The problem:
Reproduce the listing below verbatim.
— Start —
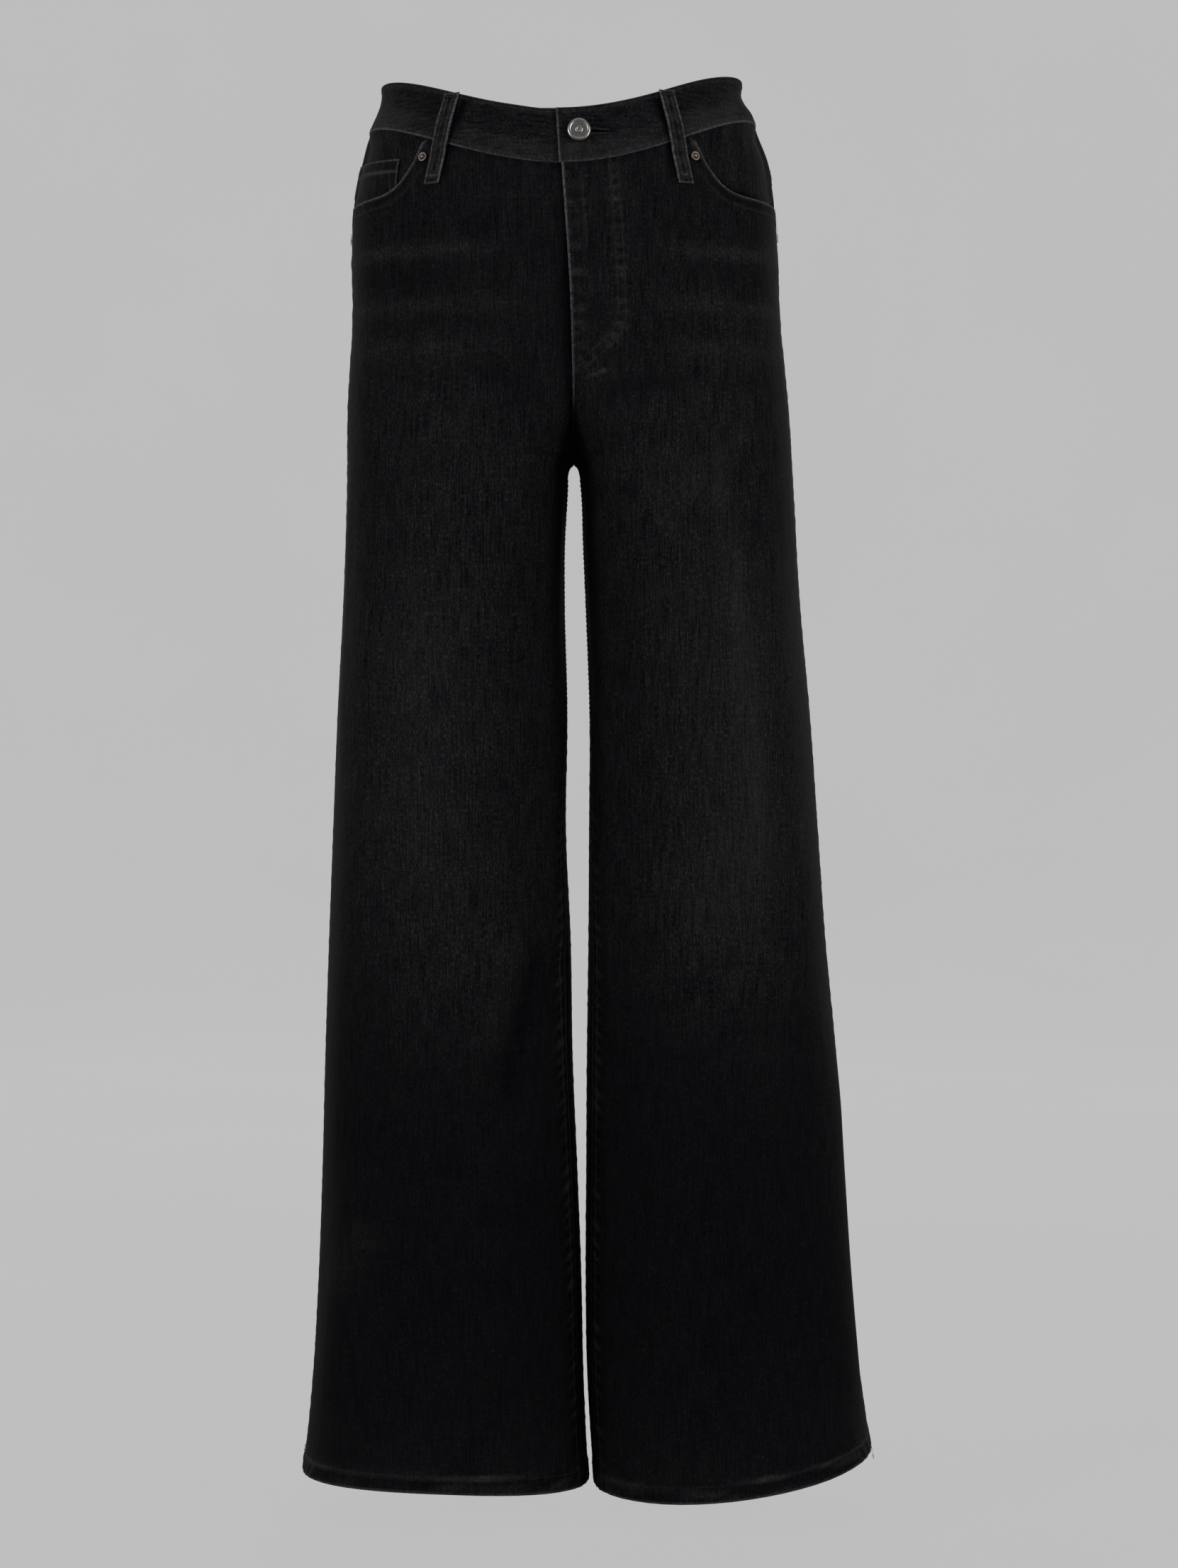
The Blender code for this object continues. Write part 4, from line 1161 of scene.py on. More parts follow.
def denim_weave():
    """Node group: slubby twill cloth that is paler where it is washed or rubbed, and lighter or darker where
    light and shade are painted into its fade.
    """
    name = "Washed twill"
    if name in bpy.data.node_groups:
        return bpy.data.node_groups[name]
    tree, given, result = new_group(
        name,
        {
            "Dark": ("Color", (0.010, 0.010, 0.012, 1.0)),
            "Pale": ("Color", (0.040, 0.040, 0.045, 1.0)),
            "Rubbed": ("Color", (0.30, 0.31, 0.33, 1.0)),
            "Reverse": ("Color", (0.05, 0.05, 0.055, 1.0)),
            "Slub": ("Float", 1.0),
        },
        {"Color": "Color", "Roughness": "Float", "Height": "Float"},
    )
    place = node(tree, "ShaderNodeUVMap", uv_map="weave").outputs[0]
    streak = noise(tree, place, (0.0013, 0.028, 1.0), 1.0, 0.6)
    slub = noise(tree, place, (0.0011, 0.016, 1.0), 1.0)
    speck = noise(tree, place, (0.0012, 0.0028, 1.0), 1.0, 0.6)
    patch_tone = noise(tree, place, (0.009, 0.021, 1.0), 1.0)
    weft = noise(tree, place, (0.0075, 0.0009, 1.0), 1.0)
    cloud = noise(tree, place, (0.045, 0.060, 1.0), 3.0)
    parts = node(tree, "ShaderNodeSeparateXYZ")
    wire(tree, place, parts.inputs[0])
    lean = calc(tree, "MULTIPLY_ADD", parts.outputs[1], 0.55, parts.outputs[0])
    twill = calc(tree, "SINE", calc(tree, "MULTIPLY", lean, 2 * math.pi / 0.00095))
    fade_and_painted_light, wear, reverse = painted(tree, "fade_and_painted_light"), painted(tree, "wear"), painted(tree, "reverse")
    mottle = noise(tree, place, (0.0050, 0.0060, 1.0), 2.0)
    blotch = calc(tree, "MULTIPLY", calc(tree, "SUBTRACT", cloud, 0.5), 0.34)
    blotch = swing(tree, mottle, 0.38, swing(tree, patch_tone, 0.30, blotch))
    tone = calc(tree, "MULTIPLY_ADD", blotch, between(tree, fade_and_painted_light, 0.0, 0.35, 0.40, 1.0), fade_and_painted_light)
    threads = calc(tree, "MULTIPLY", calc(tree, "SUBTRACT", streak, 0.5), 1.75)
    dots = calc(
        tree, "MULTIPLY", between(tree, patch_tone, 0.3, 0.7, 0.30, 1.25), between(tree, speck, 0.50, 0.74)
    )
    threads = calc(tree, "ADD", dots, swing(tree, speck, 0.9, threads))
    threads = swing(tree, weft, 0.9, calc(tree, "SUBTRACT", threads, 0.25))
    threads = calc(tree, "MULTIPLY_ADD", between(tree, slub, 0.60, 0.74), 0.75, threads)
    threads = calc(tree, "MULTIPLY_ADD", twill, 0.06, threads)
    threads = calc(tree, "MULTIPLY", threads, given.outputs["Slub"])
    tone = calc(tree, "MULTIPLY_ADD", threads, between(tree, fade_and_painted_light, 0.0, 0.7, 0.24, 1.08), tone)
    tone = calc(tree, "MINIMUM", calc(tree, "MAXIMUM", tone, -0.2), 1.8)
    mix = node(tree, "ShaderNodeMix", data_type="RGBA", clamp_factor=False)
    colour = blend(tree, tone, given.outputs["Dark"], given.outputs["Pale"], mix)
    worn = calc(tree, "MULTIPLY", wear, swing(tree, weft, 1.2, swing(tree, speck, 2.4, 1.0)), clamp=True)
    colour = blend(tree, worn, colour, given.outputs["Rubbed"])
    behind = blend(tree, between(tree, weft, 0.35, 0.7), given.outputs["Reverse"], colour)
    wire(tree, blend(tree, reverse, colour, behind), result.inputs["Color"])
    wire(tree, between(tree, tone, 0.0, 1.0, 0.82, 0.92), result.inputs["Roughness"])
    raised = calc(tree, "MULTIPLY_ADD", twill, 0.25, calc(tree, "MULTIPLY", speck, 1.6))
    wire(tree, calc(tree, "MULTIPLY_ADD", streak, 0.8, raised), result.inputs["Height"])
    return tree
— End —
Full solution:
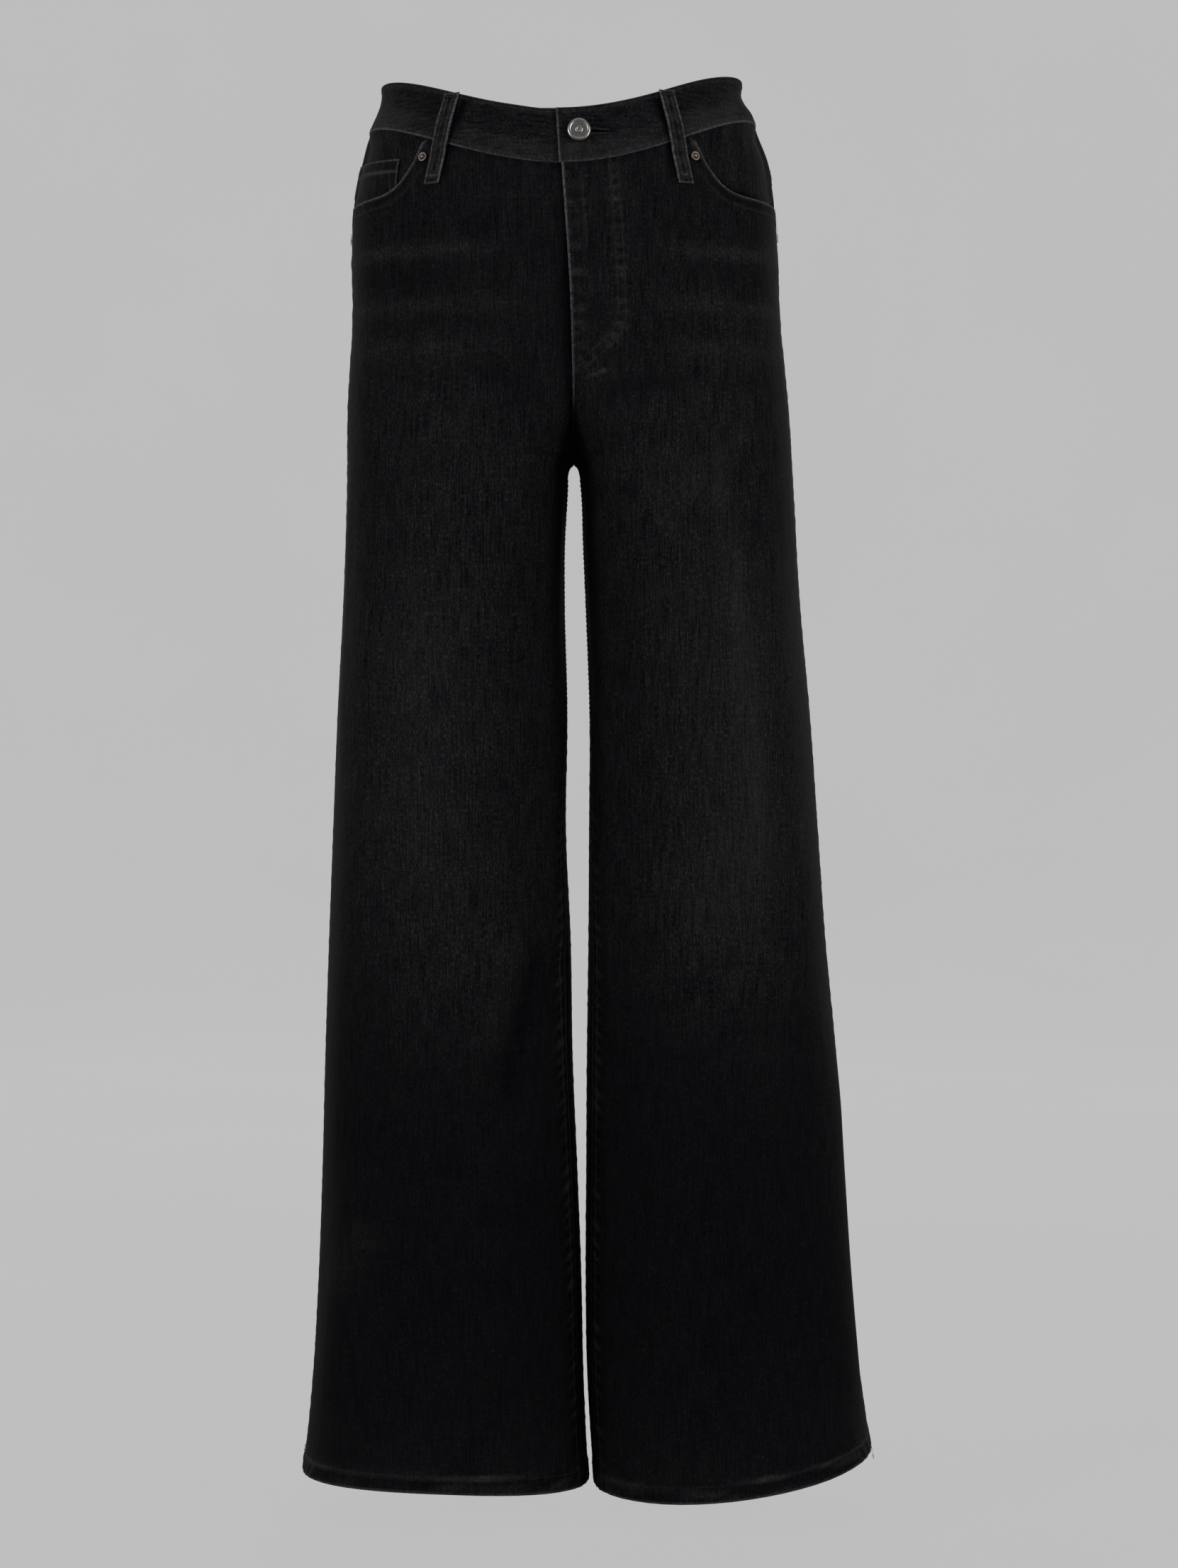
The Blender code for this object continues. Write part 4, from line 1161 of scene.py on. More parts follow.
def denim_weave():
    """Node group: slubby twill cloth that is paler where it is washed or rubbed, and lighter or darker where
    light and shade are painted into its fade.
    """
    name = "Washed twill"
    if name in bpy.data.node_groups:
        return bpy.data.node_groups[name]
    tree, given, result = new_group(
        name,
        {
            "Dark": ("Color", (0.010, 0.010, 0.012, 1.0)),
            "Pale": ("Color", (0.040, 0.040, 0.045, 1.0)),
            "Rubbed": ("Color", (0.30, 0.31, 0.33, 1.0)),
            "Reverse": ("Color", (0.05, 0.05, 0.055, 1.0)),
            "Slub": ("Float", 1.0),
        },
        {"Color": "Color", "Roughness": "Float", "Height": "Float"},
    )
    place = node(tree, "ShaderNodeUVMap", uv_map="weave").outputs[0]
    streak = noise(tree, place, (0.0013, 0.028, 1.0), 1.0, 0.6)
    slub = noise(tree, place, (0.0011, 0.016, 1.0), 1.0)
    speck = noise(tree, place, (0.0012, 0.0028, 1.0), 1.0, 0.6)
    patch_tone = noise(tree, place, (0.009, 0.021, 1.0), 1.0)
    weft = noise(tree, place, (0.0075, 0.0009, 1.0), 1.0)
    cloud = noise(tree, place, (0.045, 0.060, 1.0), 3.0)
    parts = node(tree, "ShaderNodeSeparateXYZ")
    wire(tree, place, parts.inputs[0])
    lean = calc(tree, "MULTIPLY_ADD", parts.outputs[1], 0.55, parts.outputs[0])
    twill = calc(tree, "SINE", calc(tree, "MULTIPLY", lean, 2 * math.pi / 0.00095))
    fade_and_painted_light, wear, reverse = painted(tree, "fade_and_painted_light"), painted(tree, "wear"), painted(tree, "reverse")
    mottle = noise(tree, place, (0.0050, 0.0060, 1.0), 2.0)
    blotch = calc(tree, "MULTIPLY", calc(tree, "SUBTRACT", cloud, 0.5), 0.34)
    blotch = swing(tree, mottle, 0.38, swing(tree, patch_tone, 0.30, blotch))
    tone = calc(tree, "MULTIPLY_ADD", blotch, between(tree, fade_and_painted_light, 0.0, 0.35, 0.40, 1.0), fade_and_painted_light)
    threads = calc(tree, "MULTIPLY", calc(tree, "SUBTRACT", streak, 0.5), 1.75)
    dots = calc(
        tree, "MULTIPLY", between(tree, patch_tone, 0.3, 0.7, 0.30, 1.25), between(tree, speck, 0.50, 0.74)
    )
    threads = calc(tree, "ADD", dots, swing(tree, speck, 0.9, threads))
    threads = swing(tree, weft, 0.9, calc(tree, "SUBTRACT", threads, 0.25))
    threads = calc(tree, "MULTIPLY_ADD", between(tree, slub, 0.60, 0.74), 0.75, threads)
    threads = calc(tree, "MULTIPLY_ADD", twill, 0.06, threads)
    threads = calc(tree, "MULTIPLY", threads, given.outputs["Slub"])
    tone = calc(tree, "MULTIPLY_ADD", threads, between(tree, fade_and_painted_light, 0.0, 0.7, 0.24, 1.08), tone)
    tone = calc(tree, "MINIMUM", calc(tree, "MAXIMUM", tone, -0.2), 1.8)
    mix = node(tree, "ShaderNodeMix", data_type="RGBA", clamp_factor=False)
    colour = blend(tree, tone, given.outputs["Dark"], given.outputs["Pale"], mix)
    worn = calc(tree, "MULTIPLY", wear, swing(tree, weft, 1.2, swing(tree, speck, 2.4, 1.0)), clamp=True)
    colour = blend(tree, worn, colour, given.outputs["Rubbed"])
    behind = blend(tree, between(tree, weft, 0.35, 0.7), given.outputs["Reverse"], colour)
    wire(tree, blend(tree, reverse, colour, behind), result.inputs["Color"])
    wire(tree, between(tree, tone, 0.0, 1.0, 0.82, 0.92), result.inputs["Roughness"])
    raised = calc(tree, "MULTIPLY_ADD", twill, 0.25, calc(tree, "MULTIPLY", speck, 1.6))
    wire(tree, calc(tree, "MULTIPLY_ADD", streak, 0.8, raised), result.inputs["Height"])
    return tree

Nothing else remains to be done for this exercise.